Perché abbiamo messo Gerda nella nostra top 5? Semplicemente perché la sua figura anticonformista e il moderno rapporto col marito, lui devoto a lei e alla sua carriera e Gerda pronta a supportarlo nella sua decisione di cambio di sesso; sono dei fattori attualissimi ancora oggi. Anzi, siamo certi che se una coppia simile venisse trasportata nel presente farebbe ancora scandalo. Il punto è che sono passati quasi 100 anni.
Big Eyes
Chiudiamo la nostra top 5 con la storia di Margaret Ulbrich (Amy Adams), raccontata nel film di Tim Burton “Big Eyes”. Siamo alle fine degli anni ’50, e la pittrice Margaret convola a nozze col secondo marito Walter Keane (Christoph Waltz); anch’egli pittore.

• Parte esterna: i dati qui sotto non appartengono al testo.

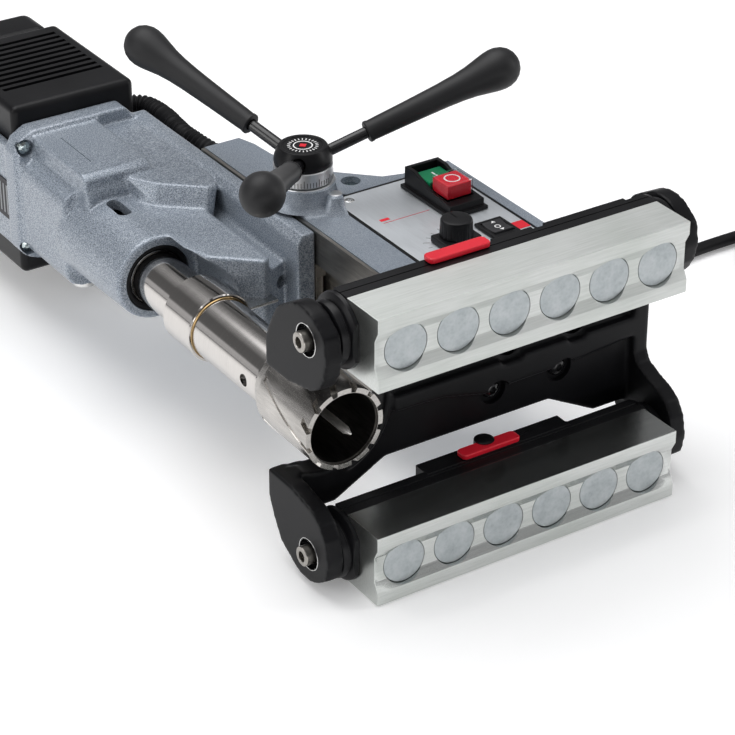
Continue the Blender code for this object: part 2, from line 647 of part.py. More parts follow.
def rack():
    """Bar with teeth on its +X side, cut by a row of gaps that mesh with the pinion at rest."""
    pitch, slope = pi * RACK_MODULE, tan(radians(20))
    line = CAPSTAN_X - RACK_MODULE * PINION_TEETH / 2
    tip, root = line + 0.8 * RACK_MODULE, line - 1.2 * RACK_MODULE
    gap = pitch / 4 + 0.1
    first = CAPSTAN_Y - 8.5 * pitch
    count = int((RACK_REAR_Y - 2 - first) / pitch) + 1
    narrow, wide = gap - (line - root) * slope, gap + (tip + 1 - line) * slope
    bar = block("rack", (RACK_BACK_X, RACK_FRONT_Y, -9), (tip, RACK_REAR_Y, 9), TOOL_STEEL)
    gaps = prism(
        "rack_gaps", [(root, first - narrow), (tip + 1, first - wide), (tip + 1, first + wide), (root, first + narrow)],
        "Z", -12, 12,
    )
    row = gaps.modifiers.new("Array", "ARRAY")
    row.count = count
    row.use_relative_offset = False
    row.use_constant_offset = True
    row.constant_offset_displace = (0, pitch * MM, 0)
    return cut(bar, gaps)


def motor():
    body = block("motor_housing", (MOTOR_LEFT_X, MOTOR_Y, -MOTOR_HALF), (MOTOR_RIGHT_X, MOTOR_END_Y, MOTOR_HALF),
                 BLACK_PLASTIC, 4.0, 2)
    cut(body, rod("motor_bore", (MOTOR_X, MOTOR_Y - 5, 0), "+Y", 42.0, 130, sides=32))
    cap = block("motor_end_cap", (MOTOR_LEFT_X + 3, MOTOR_END_Y + CLEAR, -MOTOR_HALF + 3),
                (MOTOR_RIGHT_X - 3, CAP_END_Y, MOTOR_HALF - 3), BLACK_PLASTIC, 8.0, 2)
    cut(cap, rod("cap_bore", (MOTOR_X, MOTOR_END_Y - 5, 0), "+Y", 38.0, 30, sides=32))
    stator = turned("motor_stator", (MOTOR_X, 0, 0), "-Y",
                    [(41.6, -470), (41.6, -540), (27.0, -540), (27.0, -470)], TOOL_STEEL, 32)
    return body, cap, stator


def armature():
    shaft = [
        (0, -402), (4.4, -402), (4.4, -418), (7, -418), (7, -455), (16, -456), (16, -470), (25.5, -472), (25.5, -538),
        (16, -540), (16, -556), (7, -558), (7, -584), (0, -584),
    ]
    body = turned("armature", (MOTOR_X, 0, 0), "-Y", shaft, COPPER, 24)
    phase = pi / ARMATURE_TEETH
    outline = gear_outline((MOTOR_X, 0), ARMATURE_TEETH, GEAR_MODULE, phase)
    return fuse(body, prism("armature_pinion", outline, "Y", 403, 417))


def rating_plate():
    return block("rating_plate", (-133.8, MOTOR_Y + 2, -17), (-132.9, 470.0, 17), PANEL_GREY)


def oil_plug():
    profile = [(0, -27.0), (4.9, -27.0), (4.9, -38.4), (8.5, -38.4), (8.5, -41.2), (7.5, -42.2), (0, -42.2)]
    return turned("oil_plug", (OIL_X, OIL_Y, 0), "+Z", profile, BRIGHT_STEEL, 24)


def spindle_seal():
    profile = [(23.4, -NOSE_Y - 1.0), (23.4, -NOSE_Y - 8), (17.6, -NOSE_Y - 8), (17.6, -NOSE_Y - 1.0)]
    return turned("spindle_seal", (SPINDLE_X, 0, 0), "-Y", profile, BLACK_PLASTIC)


def spindle_bearing():
    profile = [(23.4, -300), (23.4, -316), (17.6, -316), (17.6, -300)]
    return turned("spindle_bearing", (SPINDLE_X, 0, 0), "-Y", profile, BRIGHT_STEEL)


def spindle_line():
    spindle = turned(
        "spindle", (SPINDLE_X, 0, 0), "-Y",
        [(0, -300), (10.0, -300), (12.2, -228.3), (17.2, -228.3), (17.2, -402), (12, -402), (12, -424), (0, -424)],
        BRIGHT_STEEL,
    )
    arbor = turned(
        "arbor", (SPINDLE_X, 0, 0), "-Y",
        [(0, -160), (5.4, -160), (5.4, -CUTTER_SHANK_Y - 0.3), (20.8, -CUTTER_SHANK_Y - 0.3), (21.5, -118.3), (21.5, -195), (23.6, -195.4),
         (24, -196), (24, -227.4), (23.4, -228), (11.8, -228), (9.6, -299), (0, -299)],
        TOOL_STEEL,
    )
    cutter = turned(
        "cutter", (SPINDLE_X, 0, 0), "-Y",
        [(CUTTER_RADIUS - 3.2, -CUTTER_TIP_Y), (CUTTER_RADIUS, -CUTTER_TIP_Y), (CUTTER_RADIUS, -108),
         (22.0, -CUTTER_SHANK_Y), (5.3, -CUTTER_SHANK_Y), (5.3, -104), (CUTTER_RADIUS - 3.2, -104)],
        TOOL_STEEL, 36,
    )
    notches = [
        cutter_notch(i, 12) for i in range(12)
    ]
    cut(cutter, *notches)
    pin = turned(
        "pilot_pin", (SPINDLE_X, 0, 0), "-Y",
        [(0, -CUTTER_TIP_Y + 1), (3.8, -CUTTER_TIP_Y - 6), (3.8, -103), (5.0, -103), (5.0, -128), (0, -128)],
        BRIGHT_STEEL, 16,
    )
    outline = gear_outline((SPINDLE_X, 0), SPINDLE_TEETH, GEAR_MODULE, 0.0)
    gear = prism("spindle_gear", outline, "Y", 404, 416, TOOL_STEEL)
    cut(gear, rod("spindle_gear_bore", (SPINDLE_X, 400, 0), "+Y", 12.3, 30))
    return spindle, arbor, cutter, pin, gear


def cutter_notch(i, count):
    """A gullet between two teeth in the cutter's rim."""
    turn = 2 * pi * (i + 0.5) / count
    tool = block(f"cutter_notch_{i + 1}", (-4.5, -5, -2.2), (4.5, 5, 2.2))
    centre = (SPINDLE_X + CUTTER_RADIUS * cos(turn), CUTTER_TIP_Y, CUTTER_RADIUS * sin(turn))
    tool.matrix_world = Matrix.Translation((Vector(centre) + DATUM) * MM) @ Matrix.Rotation(-turn, 4, "Y")
    return tool


def conduit():
    """Corrugated cable sleeve from the housing's rear end to the motor."""
    out = Vector((36, 22, 0)).normalized()
    start = Vector((17.0, 289.0, 0.0)) + out * CLEAR
    route = [start, start + out * 5, start + out * 12, (33, 312, 0), (29, 336, 4), (15, 364, 11), (0, 388, 20), (-8, 412, 26),
             (-8, 440, 29), (-11, 460, 30), (-19, 469, 30), (-25, 470, 30), (MOTOR_RIGHT_X + CLEAR, 470, 30)]
    return tube("cable_conduit", smooth_route(route, 3), 8.0, BLACK_PLASTIC)


# ---------------------------------------------------------------- capstan

def capstan():
    axis = (CAPSTAN_X, CAPSTAN_Y, 0)
    shaft = turned(
        "capstan_shaft", axis, "+Z",
        [(0, 80), (7.0, 80), (7.0, 54), (8.0, 53), (8.0, -38), (0, -38)], BRIGHT_STEEL, 24,
    )
    pinion = prism("capstan_pinion", gear_outline((CAPSTAN_X, CAPSTAN_Y), PINION_TEETH, RACK_MODULE,
                   pi + pi / PINION_TEETH), "Z", -8.5, 8.5)
    fuse(shaft, pinion)
    dial = turned(
        "dial_ring", axis, "+Z", [(19.2, 72.6), (19.8, 72.1), (19.8, 62.4), (19.2, 61.9), (10.4, 61.9), (10.4, 72.6)],
        DIAL_SILVER, 32,
    )
    hub = turned(
        "capstan_hub", axis, "+Z",
        [(0, 85.8), (14.6, 85.8), (15.8, 84.8), (18.9, 78.8), (19.6, 76.2), (19.1, 73.5), (18.5, 72.9), (7.3, 72.9),
         (7.3, 80.3), (0, 80.3)],
        BLACK_PLASTIC, 32,
    )
    moving = [shaft, dial, hub]
    for i in range(3):
        turn = radians(FIRST_ARM + 120 * i)
        along = Matrix.Rotation(turn, 4, "Z") @ Matrix.Rotation(radians(90 - ARM_TILT), 4, "Y")
        way = rod(f"hub_arm_way_{i + 1}", (0, 0, 0), "+Z", 4.3, 40, sides=16)
        arm = rod(f"capstan_arm_{i + 1}", (0, 0, 0), "+Z", 4.0, 74, BRIGHT_STEEL, 16)
        grip = turned(
            f"capstan_grip_{i + 1}", (0, 0, 0), "+Z",
            [(0, 160.8), (6, 159.6), (11, 156), (14.2, 148), (13.6, 138), (9.6, 112), (7.6, 70), (7.0, 47),
             (4.4, 47), (4.4, 94), (0, 94)],
            BLACK_PLASTIC, 16,
        )
        here = Matrix.Translation((Vector((CAPSTAN_X, CAPSTAN_Y, ARM_Z)) + DATUM) * MM) @ along
        way.matrix_world = here @ Matrix.Translation((0, 0, 16.0 * MM))
        arm.matrix_world = here @ Matrix.Translation((0, 0, 16.3 * MM))
        grip.matrix_world = here
        cut(hub, way)
        moving += [arm, grip]
    hang(joint_empty("capstan_axis", axis), *moving)


# ---------------------------------------------------------------- cord

CORD_RADIUS = 4.7
CORD_Y, CORD_Z = 185.0, -10.0
COIL_X, COIL_Y, COIL_INNER, COIL_OUTER, COIL_THICK = 420.0, 183.6, 32.7, 71.3, 19.3
FLOOR_Z = -ARRAY_Z - SHOE_HEIGHT / 2
GLAND_END_X = 143.0


def smooth_route(points, count):
    """Catmull-Rom curve through the points, read at count places along each span."""
    path = [Vector(p) for p in points]
    path = [2 * path[0] - path[1]] + path + [2 * path[-1] - path[-2]]
    result = []
    for a, b, c, d in zip(path, path[1:], path[2:], path[3:]):
        for i in range(count):
            t = i / count
            result.append(0.5 * (2 * b + (c - a) * t + (2 * a - 5 * b + 4 * c - d) * t * t
                                 + (3 * b - a - 3 * c + d) * t ** 3))
    return result + [path[-2]]


def tube(name, points, radius, finish, resolution=2):
    curve = bpy.data.curves.new(name, "CURVE")
    curve.dimensions = "3D"
    curve.bevel_depth = radius * MM
    curve.bevel_resolution = resolution
    curve.use_fill_caps = True
    spline = curve.splines.new("POLY")
    spline.points.add(len(points) - 1)
    for target, point in zip(spline.points, points):
        target.co = (*((Vector(point) + DATUM) * MM), 1)
    obj = bpy.data.objects.new(name, curve)
    return adopt(obj, name, finish)


def cord():
    """Mains lead: tapered strain relief, the run to the floor, the coil of the rest, and the plug."""
    x = HOUSING_RIGHT_X + CLEAR
    turned(
        "cord_gland", (x, CORD_Y, CORD_Z), "+X",
        [(0, GLAND_END_X - x), (5.6, GLAND_END_X - x), (7.2, 9), (10.5, 8.5), (10.5, 0), (6.0, 0), (6.0, -8),
         (0, -8)],
        BLACK_PLASTIC, 20,
    )
    low = FLOOR_Z + CORD_RADIUS + 0.3
    route = [(GLAND_END_X + CLEAR, CORD_Y, CORD_Z), (149, 185, CORD_Z), (161, 185.5, -14), (176, 189, -33),
             (192, 197, -61), (210, 208, -83), (232, 220, low + 1.2), (262, 234, low), (300, 246, low),
             (340, 250, low), (383.5, 250, low)]
    tube("power_cord", smooth_route(route, 6), CORD_RADIUS, CORD_RUBBER)
    inner, outer = COIL_INNER, COIL_OUTER
    turned(
        "power_cord_coil", (COIL_X, COIL_Y, FLOOR_Z), "+Z",
        [(inner + 4, COIL_THICK), (outer - 4, COIL_THICK), (outer, COIL_THICK - 4), (outer, 4), (outer - 4, 0),
         (inner + 4, 0), (inner, 4), (inner, COIL_THICK - 4)],
        CORD_RUBBER, 32,
    )
    plug_y, plug_z = COIL_Y - COIL_OUTER + CORD_RADIUS + 0.2, FLOOR_Z + 17.8
    start = 383.3
    plug = turned(
        "power_plug", (start, plug_y, plug_z), "-X",
        [(0, 58), (15, 58), (17.5, 56), (17.5, 30), (11, 24), (7.5, 22), (5.8, 0), (0, 0)], BLACK_PLASTIC, 24,
    )
    fuse(plug, *[
        rod(f"plug_pin_{i}", (start - 57, plug_y, plug_z + offset), "-X", 2.4, 19, sides=12)
        for i, offset in enumerate((-9.5, 9.5))
    ])


# ---------------------------------------------------------------- assembly

def assemble():
    magnet_arrays()
    magnet_bracket()
    bracket_screws()
    frame_housing()
    slide_way()
    gib_strip()
    side_cover()
    control_panel()
    switch_box()
    switch_buttons()
    speed_knob()
    direction_switch()
    circuit_board()
    hang(joint_empty("feed_axis", (SPINDLE_X, CARRIAGE_FRONT_Y, 0)), gear_case(), dovetail_slide(), rack(),
         *motor(), rating_plate(), oil_plug(), spindle_seal(), spindle_bearing())
    hang(joint_empty("spindle_axis", (SPINDLE_X, NOSE_Y, 0)), *spindle_line())
    hang(joint_empty("armature_axis", (MOTOR_X, MOTOR_Y, 0)), armature())
    conduit()
    capstan()
    cord()


assemble()
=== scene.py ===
"""Magnetic drill press for pipes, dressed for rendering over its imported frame.

Lengths are in millimetres from the machine's datum: X along the pole bars from their middle, Y back
from their front plane, Z up from the mid-plane between the two arrays.
"""

from math import cos, pi, radians, sin

import bmesh
import bpy
from mathutils import Matrix, Vector

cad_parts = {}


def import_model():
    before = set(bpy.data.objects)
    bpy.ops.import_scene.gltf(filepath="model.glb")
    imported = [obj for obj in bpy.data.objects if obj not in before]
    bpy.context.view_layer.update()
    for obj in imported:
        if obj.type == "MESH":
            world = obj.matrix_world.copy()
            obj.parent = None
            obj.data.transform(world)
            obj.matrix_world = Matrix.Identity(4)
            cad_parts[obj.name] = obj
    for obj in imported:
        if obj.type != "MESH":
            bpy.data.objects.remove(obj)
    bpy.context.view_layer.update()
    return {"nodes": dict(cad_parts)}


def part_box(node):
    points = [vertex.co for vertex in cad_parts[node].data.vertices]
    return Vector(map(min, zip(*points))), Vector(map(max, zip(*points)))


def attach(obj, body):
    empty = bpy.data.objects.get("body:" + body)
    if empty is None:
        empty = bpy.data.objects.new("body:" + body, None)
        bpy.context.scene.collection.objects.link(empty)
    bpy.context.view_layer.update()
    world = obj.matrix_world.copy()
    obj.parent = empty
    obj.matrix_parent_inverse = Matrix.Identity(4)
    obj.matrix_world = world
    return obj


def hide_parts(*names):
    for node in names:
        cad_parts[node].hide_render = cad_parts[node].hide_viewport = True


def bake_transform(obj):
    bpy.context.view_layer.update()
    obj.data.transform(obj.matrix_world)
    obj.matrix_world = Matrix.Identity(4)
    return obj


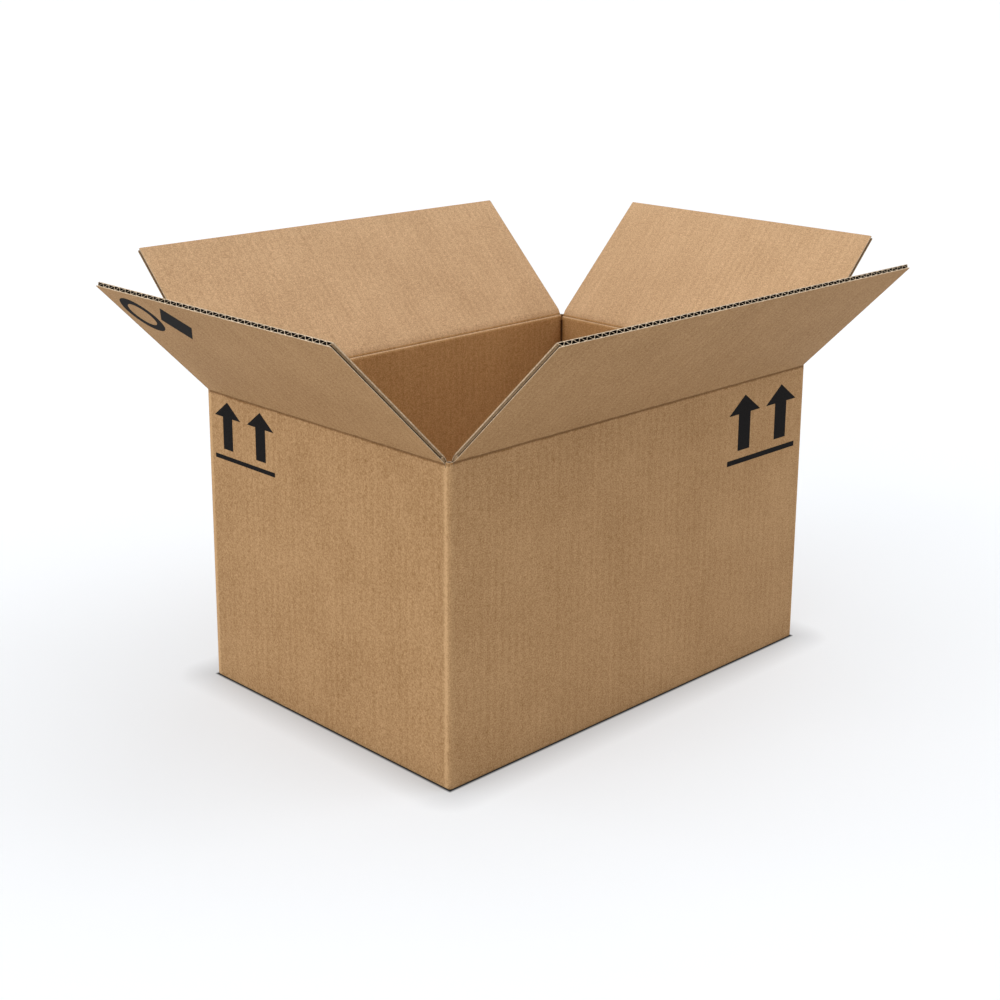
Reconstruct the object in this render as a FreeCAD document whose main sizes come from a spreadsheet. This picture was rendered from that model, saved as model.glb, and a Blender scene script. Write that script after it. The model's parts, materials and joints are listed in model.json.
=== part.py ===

Entrambi cercano di far esporre le proprie opere presso famosi locali della zona, e Walter si rende conto che i particolari dipinti della moglie (caratterizzati da ritratti di bambini con grandi occhi sproporzionati), ottengono molto più successo di pubblico dei suoi.
Decide così di appropriarsene, facendo dipingere a Margaret moltissime opere che verranno però poi firmate da Walter. Grazie alla sua spigliatezza e fiuto per affari importanti, trasforma le opere della moglie in un enorme successo commerciale la quale -però- non ne riceve nessun riconoscimento.
L’affermazione di Walter “Purtroppo, la gente non compra opere d’arte realizzate da donne” -usata per giustificare le proprie azioni- nasconde un arrogante maschilismo di cui Margaret è vittima. Margaret è inizialmente un personaggio debole, convinta di non poter avere successo, vittima di pregiudizi che la dominano e la schiacciano. Per anni rimane bloccata in questa situazione, senza coraggio di ribellarsi. Lentamente riesce però a scavare dentro se stessa, alla ricerca della forza necessaria per far sentire la propria voce. È stata una femminista silenziosa, che voleva solamente essere riconosciuta come la creatrice dei suoi stessi dipinti. E alla fine ha vinto.